* **Do this**
From the listing below, copy only the lines from the line that contains "Turn this picture" to the line that contains "const UPPER_BOW = 0.8;", counting those two lines as part of the copy.

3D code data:
************

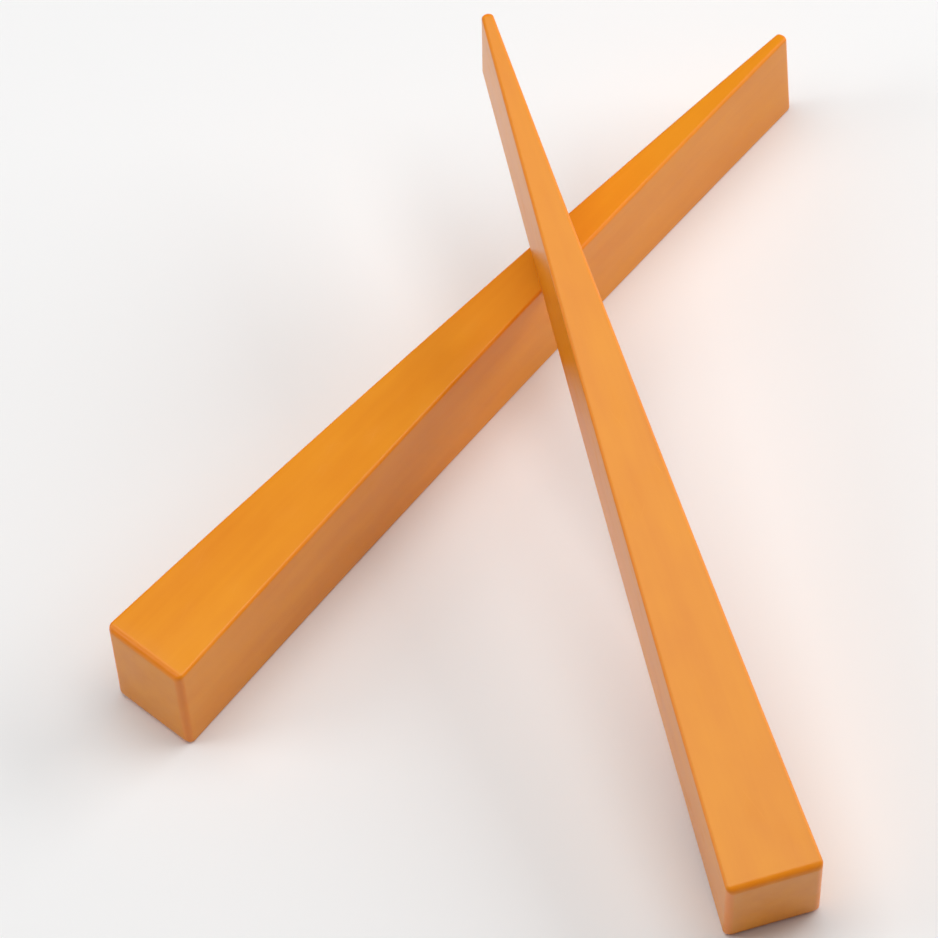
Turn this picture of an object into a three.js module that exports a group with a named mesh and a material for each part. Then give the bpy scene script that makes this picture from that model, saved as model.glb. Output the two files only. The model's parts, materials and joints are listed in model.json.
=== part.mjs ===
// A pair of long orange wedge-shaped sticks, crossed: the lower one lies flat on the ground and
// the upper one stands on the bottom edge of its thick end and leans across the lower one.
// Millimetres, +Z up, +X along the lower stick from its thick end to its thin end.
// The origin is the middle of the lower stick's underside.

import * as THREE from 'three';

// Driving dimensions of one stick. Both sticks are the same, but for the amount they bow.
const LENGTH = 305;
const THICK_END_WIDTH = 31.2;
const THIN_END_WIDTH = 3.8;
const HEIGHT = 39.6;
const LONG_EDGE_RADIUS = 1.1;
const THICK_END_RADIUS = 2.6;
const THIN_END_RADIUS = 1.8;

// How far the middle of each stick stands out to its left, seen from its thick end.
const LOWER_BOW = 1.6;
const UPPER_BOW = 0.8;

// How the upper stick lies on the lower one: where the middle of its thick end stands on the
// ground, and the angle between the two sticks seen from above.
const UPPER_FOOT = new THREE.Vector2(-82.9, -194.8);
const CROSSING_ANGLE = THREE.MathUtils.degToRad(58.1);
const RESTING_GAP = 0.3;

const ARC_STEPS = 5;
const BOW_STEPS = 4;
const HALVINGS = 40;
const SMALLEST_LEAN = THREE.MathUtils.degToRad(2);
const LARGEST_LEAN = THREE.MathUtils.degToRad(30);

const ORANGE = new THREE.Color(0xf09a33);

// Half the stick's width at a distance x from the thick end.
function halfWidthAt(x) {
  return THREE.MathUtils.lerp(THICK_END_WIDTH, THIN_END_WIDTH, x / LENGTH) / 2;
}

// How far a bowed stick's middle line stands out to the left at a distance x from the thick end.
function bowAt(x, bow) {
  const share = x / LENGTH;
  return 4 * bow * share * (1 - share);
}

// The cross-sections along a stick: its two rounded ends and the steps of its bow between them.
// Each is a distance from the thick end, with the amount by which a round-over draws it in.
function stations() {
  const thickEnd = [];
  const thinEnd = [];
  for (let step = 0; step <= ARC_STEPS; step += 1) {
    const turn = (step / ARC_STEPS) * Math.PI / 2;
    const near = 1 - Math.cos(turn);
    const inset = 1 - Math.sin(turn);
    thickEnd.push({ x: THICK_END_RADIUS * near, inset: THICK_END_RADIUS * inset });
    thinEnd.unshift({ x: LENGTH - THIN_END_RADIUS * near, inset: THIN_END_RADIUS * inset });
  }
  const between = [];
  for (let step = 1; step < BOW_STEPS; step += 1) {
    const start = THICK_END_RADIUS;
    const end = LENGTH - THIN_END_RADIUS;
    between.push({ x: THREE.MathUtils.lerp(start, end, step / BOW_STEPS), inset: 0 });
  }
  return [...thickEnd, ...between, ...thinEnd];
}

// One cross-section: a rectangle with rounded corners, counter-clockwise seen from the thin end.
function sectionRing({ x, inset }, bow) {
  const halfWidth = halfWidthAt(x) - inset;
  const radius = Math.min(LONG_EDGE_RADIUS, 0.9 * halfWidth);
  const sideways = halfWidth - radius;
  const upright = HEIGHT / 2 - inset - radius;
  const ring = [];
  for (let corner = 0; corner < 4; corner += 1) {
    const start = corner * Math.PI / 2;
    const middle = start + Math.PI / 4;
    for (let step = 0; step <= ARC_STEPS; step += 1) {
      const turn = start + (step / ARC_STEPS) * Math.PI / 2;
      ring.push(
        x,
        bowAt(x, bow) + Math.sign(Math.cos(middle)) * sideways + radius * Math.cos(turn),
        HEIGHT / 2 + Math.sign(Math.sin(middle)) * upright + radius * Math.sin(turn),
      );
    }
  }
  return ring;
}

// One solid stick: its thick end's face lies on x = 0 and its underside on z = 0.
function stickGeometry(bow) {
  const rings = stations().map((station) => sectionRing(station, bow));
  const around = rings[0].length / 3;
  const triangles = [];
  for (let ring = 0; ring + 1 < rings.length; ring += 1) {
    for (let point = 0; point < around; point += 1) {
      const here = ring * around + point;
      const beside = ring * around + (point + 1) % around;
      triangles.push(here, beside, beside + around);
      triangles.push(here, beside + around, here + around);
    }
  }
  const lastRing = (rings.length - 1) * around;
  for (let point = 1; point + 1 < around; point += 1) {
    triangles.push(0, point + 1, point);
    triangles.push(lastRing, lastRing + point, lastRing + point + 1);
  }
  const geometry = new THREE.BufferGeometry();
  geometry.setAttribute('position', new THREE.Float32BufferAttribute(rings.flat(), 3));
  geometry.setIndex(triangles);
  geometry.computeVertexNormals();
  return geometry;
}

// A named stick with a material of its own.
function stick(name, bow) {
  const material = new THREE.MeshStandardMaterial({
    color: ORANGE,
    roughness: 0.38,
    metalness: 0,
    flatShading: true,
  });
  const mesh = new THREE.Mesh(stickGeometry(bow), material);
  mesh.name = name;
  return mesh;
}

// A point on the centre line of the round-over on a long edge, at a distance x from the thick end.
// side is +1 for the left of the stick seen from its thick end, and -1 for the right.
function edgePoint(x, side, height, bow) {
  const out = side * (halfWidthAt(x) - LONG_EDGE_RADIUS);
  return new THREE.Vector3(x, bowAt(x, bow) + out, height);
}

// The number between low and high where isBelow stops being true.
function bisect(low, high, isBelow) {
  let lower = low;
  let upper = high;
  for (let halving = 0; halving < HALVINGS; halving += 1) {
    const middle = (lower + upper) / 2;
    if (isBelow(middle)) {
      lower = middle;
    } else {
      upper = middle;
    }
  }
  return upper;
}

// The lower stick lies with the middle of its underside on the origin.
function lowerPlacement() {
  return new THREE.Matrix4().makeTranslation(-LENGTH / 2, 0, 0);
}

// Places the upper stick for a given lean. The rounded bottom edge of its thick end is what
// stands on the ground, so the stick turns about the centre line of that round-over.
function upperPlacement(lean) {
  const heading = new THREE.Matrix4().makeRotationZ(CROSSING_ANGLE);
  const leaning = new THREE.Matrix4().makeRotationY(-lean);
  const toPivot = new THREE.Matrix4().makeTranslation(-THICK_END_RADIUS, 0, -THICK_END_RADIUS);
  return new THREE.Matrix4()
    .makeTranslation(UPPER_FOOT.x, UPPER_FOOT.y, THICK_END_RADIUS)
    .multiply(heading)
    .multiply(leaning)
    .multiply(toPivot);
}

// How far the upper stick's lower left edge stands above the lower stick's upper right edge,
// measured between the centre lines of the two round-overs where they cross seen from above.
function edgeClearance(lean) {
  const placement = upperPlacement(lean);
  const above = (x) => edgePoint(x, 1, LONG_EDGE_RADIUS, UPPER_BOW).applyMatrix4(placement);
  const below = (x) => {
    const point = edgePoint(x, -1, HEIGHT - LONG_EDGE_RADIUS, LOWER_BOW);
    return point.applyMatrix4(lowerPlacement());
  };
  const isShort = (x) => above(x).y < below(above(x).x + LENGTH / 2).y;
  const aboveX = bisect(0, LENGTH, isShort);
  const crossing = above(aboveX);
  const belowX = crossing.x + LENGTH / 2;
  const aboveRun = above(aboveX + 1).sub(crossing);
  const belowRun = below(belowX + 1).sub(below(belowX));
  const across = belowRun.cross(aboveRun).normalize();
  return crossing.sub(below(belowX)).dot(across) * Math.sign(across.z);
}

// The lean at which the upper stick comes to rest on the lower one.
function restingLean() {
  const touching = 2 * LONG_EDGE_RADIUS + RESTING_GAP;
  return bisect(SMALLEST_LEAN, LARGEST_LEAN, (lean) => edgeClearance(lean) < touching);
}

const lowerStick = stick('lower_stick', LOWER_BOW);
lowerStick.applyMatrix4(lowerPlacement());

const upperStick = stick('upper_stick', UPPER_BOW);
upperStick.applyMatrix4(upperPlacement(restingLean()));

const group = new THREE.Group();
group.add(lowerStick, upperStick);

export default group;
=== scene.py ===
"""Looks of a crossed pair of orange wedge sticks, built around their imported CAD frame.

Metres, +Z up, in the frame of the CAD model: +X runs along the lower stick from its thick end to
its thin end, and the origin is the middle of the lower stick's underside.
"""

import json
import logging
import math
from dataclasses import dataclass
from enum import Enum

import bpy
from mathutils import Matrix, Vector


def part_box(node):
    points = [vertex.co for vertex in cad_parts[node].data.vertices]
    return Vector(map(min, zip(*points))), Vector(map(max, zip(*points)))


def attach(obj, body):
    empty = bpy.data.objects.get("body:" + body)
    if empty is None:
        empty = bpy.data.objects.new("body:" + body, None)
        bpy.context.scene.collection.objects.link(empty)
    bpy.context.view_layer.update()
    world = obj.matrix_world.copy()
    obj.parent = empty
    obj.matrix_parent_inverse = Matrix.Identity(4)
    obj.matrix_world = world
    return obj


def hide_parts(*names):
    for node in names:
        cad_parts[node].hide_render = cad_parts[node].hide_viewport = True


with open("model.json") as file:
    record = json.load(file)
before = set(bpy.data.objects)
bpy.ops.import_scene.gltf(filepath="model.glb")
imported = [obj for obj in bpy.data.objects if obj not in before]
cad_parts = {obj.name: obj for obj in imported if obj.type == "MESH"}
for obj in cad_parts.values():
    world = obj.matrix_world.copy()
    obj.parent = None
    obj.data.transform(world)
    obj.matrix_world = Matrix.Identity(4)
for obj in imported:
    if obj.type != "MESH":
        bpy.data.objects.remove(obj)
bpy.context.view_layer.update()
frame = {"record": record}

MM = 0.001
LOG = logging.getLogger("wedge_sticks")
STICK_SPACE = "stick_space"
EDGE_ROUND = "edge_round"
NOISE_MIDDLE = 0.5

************

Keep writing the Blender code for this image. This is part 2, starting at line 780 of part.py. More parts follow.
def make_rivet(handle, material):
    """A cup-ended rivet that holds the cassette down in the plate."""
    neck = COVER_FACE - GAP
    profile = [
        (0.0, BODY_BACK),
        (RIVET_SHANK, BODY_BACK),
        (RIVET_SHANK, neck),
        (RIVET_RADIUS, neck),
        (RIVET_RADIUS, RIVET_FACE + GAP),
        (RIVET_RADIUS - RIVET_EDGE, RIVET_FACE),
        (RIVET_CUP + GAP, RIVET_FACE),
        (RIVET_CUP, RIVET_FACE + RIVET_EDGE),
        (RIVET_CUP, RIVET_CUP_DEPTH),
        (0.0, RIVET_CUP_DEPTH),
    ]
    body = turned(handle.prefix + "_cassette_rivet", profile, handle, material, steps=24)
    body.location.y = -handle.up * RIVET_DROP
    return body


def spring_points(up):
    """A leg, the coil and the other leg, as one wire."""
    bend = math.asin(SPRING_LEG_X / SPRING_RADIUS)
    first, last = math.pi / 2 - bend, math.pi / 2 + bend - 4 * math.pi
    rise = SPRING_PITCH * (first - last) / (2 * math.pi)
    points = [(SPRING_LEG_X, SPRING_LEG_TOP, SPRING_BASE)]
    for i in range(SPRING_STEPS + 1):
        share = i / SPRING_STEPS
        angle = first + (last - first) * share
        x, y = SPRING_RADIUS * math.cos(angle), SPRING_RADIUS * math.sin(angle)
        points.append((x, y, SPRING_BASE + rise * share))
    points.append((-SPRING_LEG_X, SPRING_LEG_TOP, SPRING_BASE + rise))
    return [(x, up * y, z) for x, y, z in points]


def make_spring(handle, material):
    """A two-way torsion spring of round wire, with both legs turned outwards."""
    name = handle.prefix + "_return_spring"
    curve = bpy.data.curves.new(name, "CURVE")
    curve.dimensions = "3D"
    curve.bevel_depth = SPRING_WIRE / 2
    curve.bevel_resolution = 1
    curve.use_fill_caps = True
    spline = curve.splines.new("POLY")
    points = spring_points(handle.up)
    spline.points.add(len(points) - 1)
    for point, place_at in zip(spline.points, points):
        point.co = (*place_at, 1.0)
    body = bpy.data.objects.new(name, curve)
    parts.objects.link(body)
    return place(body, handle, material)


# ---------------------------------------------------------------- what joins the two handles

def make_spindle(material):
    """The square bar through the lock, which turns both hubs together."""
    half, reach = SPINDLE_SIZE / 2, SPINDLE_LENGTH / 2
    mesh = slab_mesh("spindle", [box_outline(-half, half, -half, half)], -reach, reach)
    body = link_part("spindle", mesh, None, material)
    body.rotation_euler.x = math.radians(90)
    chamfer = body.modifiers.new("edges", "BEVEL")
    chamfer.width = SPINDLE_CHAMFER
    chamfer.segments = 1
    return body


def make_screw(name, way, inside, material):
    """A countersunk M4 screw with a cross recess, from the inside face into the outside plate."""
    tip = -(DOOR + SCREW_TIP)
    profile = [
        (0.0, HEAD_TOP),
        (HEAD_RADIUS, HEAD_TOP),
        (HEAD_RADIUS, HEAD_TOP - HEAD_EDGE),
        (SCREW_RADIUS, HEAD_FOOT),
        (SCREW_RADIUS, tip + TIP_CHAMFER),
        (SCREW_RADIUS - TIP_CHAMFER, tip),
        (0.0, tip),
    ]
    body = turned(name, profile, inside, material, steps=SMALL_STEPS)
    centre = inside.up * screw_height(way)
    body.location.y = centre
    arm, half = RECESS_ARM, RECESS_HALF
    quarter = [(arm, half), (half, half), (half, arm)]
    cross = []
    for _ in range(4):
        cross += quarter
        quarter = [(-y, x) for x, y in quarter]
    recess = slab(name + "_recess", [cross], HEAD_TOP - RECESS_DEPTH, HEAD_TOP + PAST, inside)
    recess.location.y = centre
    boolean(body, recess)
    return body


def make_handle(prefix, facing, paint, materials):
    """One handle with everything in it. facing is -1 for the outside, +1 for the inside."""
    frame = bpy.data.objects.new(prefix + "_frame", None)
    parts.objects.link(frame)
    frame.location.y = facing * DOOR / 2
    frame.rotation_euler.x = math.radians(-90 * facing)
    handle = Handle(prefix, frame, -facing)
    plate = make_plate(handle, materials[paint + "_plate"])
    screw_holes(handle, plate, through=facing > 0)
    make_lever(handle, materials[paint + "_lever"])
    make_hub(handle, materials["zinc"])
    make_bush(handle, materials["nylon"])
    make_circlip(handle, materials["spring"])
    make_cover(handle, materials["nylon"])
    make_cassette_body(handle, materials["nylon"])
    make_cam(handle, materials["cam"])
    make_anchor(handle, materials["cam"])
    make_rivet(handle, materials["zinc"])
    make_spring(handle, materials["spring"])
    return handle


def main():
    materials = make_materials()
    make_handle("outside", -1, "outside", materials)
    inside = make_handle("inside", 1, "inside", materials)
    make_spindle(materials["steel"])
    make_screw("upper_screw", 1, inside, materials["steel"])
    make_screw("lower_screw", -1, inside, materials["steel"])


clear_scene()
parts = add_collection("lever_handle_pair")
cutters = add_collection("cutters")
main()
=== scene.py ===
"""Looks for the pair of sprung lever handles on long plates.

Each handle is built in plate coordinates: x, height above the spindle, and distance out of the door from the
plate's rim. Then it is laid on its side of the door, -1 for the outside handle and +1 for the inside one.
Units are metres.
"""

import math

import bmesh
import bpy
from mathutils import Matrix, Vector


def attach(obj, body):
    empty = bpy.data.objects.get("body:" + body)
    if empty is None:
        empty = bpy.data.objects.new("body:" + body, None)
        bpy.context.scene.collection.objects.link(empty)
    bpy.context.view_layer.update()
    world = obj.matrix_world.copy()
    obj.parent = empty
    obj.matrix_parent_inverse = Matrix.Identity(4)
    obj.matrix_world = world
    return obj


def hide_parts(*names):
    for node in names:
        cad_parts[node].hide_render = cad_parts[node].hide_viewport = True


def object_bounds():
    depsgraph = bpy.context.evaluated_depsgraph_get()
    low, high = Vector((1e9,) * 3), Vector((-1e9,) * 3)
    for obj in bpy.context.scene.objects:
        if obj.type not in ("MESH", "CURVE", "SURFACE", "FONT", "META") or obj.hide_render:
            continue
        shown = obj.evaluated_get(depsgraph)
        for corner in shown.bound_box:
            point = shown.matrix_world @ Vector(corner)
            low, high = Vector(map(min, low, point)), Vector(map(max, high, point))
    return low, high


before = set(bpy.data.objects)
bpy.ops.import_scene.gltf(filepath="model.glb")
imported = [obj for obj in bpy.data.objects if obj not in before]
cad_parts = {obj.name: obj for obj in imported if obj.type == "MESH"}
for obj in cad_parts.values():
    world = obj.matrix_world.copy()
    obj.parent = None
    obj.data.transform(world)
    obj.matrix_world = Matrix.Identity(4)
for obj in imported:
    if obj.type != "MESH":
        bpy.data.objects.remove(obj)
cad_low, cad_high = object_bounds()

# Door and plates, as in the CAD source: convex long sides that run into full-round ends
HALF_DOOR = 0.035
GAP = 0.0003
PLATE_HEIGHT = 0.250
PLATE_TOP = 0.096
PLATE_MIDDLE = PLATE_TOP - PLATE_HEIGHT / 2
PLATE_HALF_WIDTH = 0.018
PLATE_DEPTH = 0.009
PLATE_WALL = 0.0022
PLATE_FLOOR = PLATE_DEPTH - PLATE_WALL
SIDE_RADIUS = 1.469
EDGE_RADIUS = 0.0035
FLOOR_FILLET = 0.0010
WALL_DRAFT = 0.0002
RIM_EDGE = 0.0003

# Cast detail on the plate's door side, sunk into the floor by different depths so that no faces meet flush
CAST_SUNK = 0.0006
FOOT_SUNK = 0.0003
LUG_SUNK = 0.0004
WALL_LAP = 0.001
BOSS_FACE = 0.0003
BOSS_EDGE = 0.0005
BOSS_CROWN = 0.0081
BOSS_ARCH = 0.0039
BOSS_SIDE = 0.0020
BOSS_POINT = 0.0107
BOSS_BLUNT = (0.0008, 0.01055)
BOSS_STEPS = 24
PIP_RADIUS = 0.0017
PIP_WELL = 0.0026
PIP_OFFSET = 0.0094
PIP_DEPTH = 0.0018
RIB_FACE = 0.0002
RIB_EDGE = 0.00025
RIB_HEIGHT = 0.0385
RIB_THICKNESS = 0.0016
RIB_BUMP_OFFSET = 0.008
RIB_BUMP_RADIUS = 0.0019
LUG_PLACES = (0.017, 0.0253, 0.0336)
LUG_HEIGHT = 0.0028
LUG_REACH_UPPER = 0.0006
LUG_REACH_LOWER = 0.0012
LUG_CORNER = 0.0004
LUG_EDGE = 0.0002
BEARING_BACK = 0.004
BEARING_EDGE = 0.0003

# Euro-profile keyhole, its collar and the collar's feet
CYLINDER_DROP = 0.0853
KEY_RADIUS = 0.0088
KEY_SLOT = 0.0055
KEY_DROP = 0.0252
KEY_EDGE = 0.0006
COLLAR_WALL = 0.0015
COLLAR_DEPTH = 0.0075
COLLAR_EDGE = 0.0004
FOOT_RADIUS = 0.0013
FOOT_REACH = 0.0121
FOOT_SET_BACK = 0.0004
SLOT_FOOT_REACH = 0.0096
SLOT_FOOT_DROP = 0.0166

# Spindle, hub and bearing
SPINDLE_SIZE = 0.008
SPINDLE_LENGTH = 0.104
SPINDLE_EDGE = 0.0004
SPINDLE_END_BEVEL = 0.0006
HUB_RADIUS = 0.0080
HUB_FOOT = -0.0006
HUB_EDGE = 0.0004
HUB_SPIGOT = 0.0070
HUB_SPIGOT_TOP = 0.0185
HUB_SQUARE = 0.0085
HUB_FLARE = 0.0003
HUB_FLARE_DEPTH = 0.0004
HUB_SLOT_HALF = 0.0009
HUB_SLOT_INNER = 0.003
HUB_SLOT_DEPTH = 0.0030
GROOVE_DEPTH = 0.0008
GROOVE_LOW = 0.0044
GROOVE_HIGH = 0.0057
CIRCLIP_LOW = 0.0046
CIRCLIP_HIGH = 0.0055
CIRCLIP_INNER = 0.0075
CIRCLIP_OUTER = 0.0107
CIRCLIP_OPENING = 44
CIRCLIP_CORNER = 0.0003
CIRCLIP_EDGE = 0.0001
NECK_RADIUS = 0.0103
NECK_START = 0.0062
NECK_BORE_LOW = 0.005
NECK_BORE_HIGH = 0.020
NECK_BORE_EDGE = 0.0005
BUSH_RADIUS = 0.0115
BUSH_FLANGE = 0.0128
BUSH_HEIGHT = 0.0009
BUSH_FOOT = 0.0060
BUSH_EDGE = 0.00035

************

* **Expected answer**
Turn this picture of an object into a three.js module that exports a group with a named mesh and a material for each part. Then give the bpy scene script that makes this picture from that model, saved as model.glb. Output the two files only. The model's parts, materials and joints are listed in model.json.
=== part.mjs ===
// A pair of long orange wedge-shaped sticks, crossed: the lower one lies flat on the ground and
// the upper one stands on the bottom edge of its thick end and leans across the lower one.
// Millimetres, +Z up, +X along the lower stick from its thick end to its thin end.
// The origin is the middle of the lower stick's underside.

import * as THREE from 'three';

// Driving dimensions of one stick. Both sticks are the same, but for the amount they bow.
const LENGTH = 305;
const THICK_END_WIDTH = 31.2;
const THIN_END_WIDTH = 3.8;
const HEIGHT = 39.6;
const LONG_EDGE_RADIUS = 1.1;
const THICK_END_RADIUS = 2.6;
const THIN_END_RADIUS = 1.8;

// How far the middle of each stick stands out to its left, seen from its thick end.
const LOWER_BOW = 1.6;
const UPPER_BOW = 0.8;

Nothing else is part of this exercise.